Around the neighborhoods within Chicago’s northwest side, help has not been provided equally, leaving several neighborhoods without the amount of tutoring and mentoring programs needed. Although the poorest neighborhoods need the most help with keeping children out of trouble, other areas should not be forgotten. Albany Park and other neighborhoods like it should not be overlooked. Even low poverty neighborhoods such as Logan Square and the Ukrainian Village deserve some more programs. As of right now, no one can predict how low this economy will sink, and being able to prevent any further problems will make a big difference.

Introducing Group 2

Hello, and welcome to Group 2’s blog. Our group consists of five different people, Ana, Arlene, Jazmin, Jessica, and Raul. Over the next few weeks, we will each individually provide information on five separate areas of Chicago. The specific areas that we will cover are:

  • Albany Park
  • Humboldt Park
  • Logan Square
  • Ukrainian Village
  • West Town (Greek Town, Little Italy)

The purpose of this is not only to give you an idea of the differences of Chicago’s neighborhoods and what resources they have, but also to allow you to see what resources–specifically, tutor and mentor programs– need your help.

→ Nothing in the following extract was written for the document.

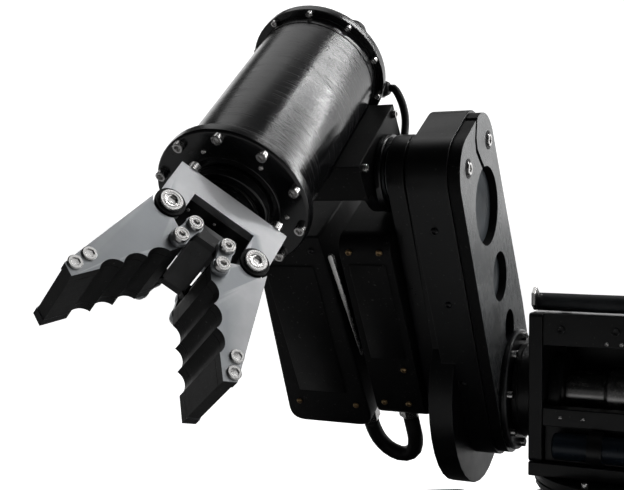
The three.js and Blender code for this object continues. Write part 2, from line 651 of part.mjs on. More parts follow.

Although we, as a group, have individually researched one area this past weekend, after discussing and sharing our findings, we have found some similarities and differences. The northwest side is full of resourses that benifit every individual in the area. Although there are cultural and financial differences, they provide beneficial resourses towards their community.  As our investigation continues on our selected neighborhoods, we will provide you with more hands on information about the tutoring and mentor programs, and their impact on these communities. Hopefully, our north west side stories will be enlightening to you, and the mentioned programs.